Looking at the future of the music business, the DePauw alumnus says, "The corporate music industry is in crisis. They finally openly admit that themselves, though many of us have been saying it for a long time. Because of the technological advances on the net, the major labels can no longer control the distribution channels, marketing outreach and airplay as they could in the terrestrial world. There is a finite amount of time on a radio station (and number of stations), a finite amount of shelf space in a record store (and number of stores) and a small number of mega conglomerates who can afford the marketing budgets it takes to launch a single or promote an artist in conventional mediums... The industry can no longer survive with a 90% failure rate. I see the next phase of success being a shift to much smaller niche market artists who thrive on selling 50,000 to 150,000 albums. It seems to me that the principles learned by the majors on what makes an album successful can be adapted to support 1000 artists selling 100,000 albums profitably instead of 20 artists trying to support the entire industry selling 5-10,000,000 albums each. The talent is clearly out there."

Just Plain Folks, Whitney states, is "focusing more and more on developing this talent base and a possible career ladder for them.

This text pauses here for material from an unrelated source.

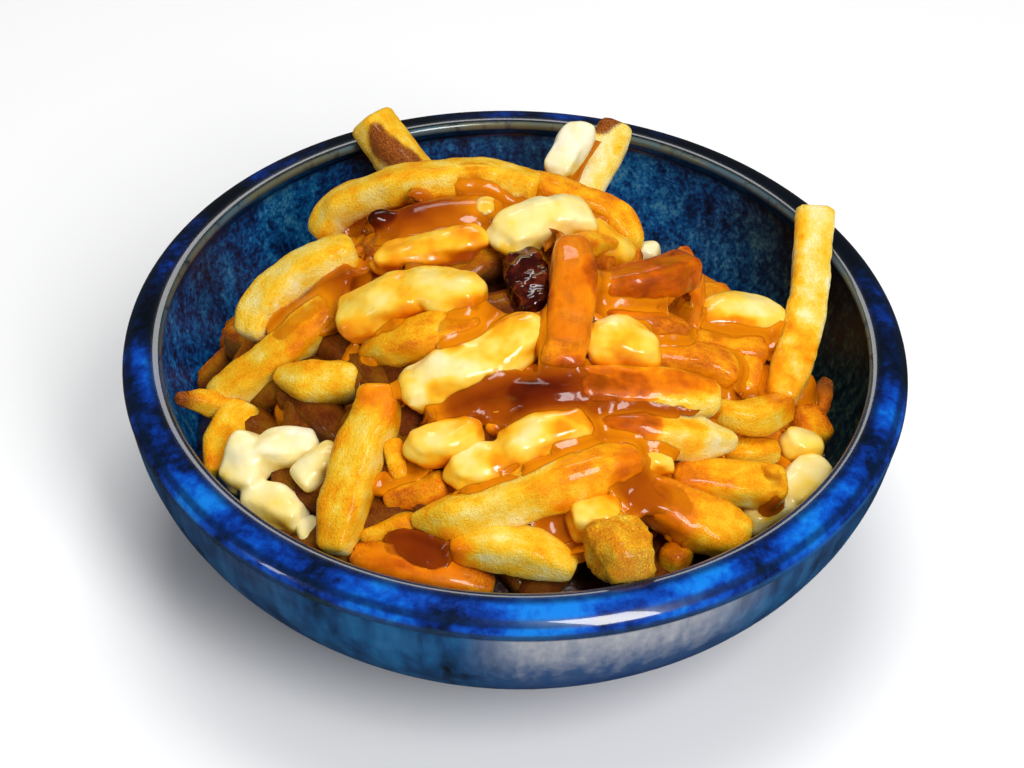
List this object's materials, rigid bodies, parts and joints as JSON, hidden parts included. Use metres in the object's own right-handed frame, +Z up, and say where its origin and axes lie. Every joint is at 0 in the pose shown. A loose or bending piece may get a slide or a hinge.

Developing artists is a lost art at the majors. If the industry stays exactly as is, there's no question that a percentage of our members will become the next group of elite artists in the major system alone. Our hope is to reach out to anyone in the music industry, including those at the major labels who are enlightened, to stop some of the infighting that is going on and really work to solve the REAL problems we all face together. That includes the devaluation of music by file sharing, the lack of access to insurance and other benefits that nearly every other career path in every other creative or non creative endeavor offers, a change to stop wasting vast resources on outmoded business models and instead work with the community to put those dollars to a more profitable and beneficial use for all parties involved. It can all be done and Just Plain Folks is in the center of this concept and movement."